Exercise instructions
Copy, without any alteration, the lines from the one that includes "hide_parts(*replaced)" up to and including the one that includes "boards.add((-half + side, y0, z0), (half".

Material for the task
_ _ _ _ _ _ _

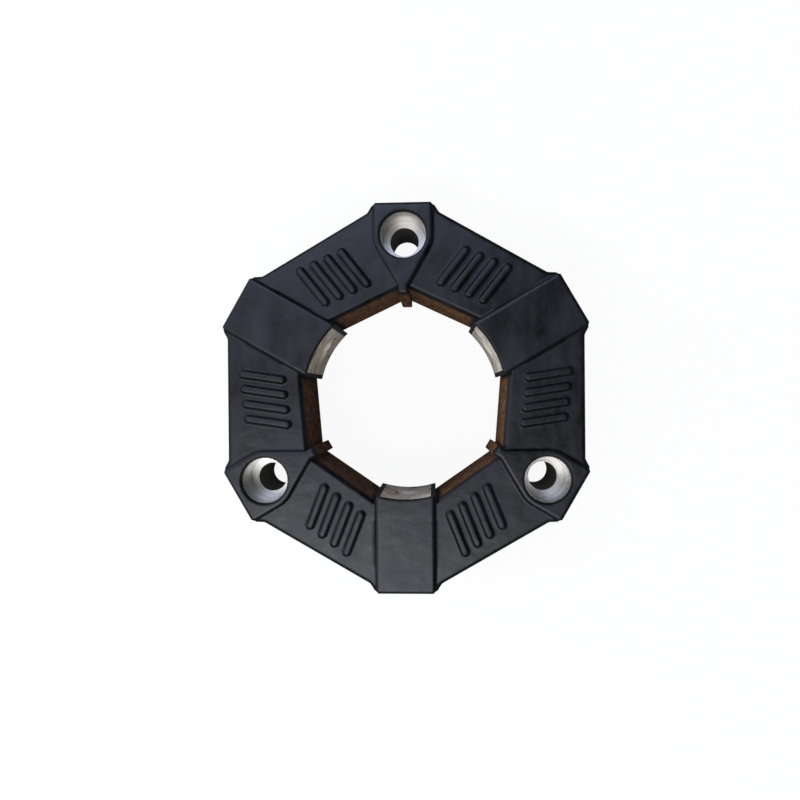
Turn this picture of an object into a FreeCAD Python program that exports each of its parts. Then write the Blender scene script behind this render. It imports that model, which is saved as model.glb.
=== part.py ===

_ _ _ _ _ _ _

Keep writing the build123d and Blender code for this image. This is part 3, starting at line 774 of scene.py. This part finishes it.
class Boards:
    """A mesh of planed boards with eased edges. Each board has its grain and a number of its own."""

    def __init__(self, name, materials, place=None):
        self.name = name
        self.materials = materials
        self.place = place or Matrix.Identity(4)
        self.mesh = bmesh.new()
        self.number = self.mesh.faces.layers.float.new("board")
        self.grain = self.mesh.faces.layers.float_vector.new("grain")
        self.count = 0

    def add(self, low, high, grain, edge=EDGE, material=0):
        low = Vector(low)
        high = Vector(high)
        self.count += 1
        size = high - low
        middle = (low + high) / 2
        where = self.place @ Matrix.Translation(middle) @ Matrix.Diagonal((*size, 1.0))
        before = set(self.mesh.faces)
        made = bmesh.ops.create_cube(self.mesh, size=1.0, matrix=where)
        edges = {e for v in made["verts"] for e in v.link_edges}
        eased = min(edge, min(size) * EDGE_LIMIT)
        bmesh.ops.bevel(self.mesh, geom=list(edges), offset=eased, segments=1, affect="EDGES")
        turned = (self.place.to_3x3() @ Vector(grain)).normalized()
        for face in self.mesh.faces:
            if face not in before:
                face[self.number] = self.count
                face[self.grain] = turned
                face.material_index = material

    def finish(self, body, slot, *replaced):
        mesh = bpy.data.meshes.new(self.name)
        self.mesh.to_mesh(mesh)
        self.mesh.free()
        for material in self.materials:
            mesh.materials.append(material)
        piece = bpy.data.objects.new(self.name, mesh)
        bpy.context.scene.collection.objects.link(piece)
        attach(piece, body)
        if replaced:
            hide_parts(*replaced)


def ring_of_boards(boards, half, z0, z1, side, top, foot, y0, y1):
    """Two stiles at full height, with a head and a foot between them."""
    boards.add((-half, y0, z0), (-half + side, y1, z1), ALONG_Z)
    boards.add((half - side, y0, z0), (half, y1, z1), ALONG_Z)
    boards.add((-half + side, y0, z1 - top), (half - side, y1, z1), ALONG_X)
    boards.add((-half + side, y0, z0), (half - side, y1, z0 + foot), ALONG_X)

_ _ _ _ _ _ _

Answer to the task
            hide_parts(*replaced)


def ring_of_boards(boards, half, z0, z1, side, top, foot, y0, y1):
    """Two stiles at full height, with a head and a foot between them."""
    boards.add((-half, y0, z0), (-half + side, y1, z1), ALONG_Z)
    boards.add((half - side, y0, z0), (half, y1, z1), ALONG_Z)
    boards.add((-half + side, y0, z1 - top), (half - side, y1, z1), ALONG_X)
    boards.add((-half + side, y0, z0), (half - side, y1, z0 + foot), ALONG_X)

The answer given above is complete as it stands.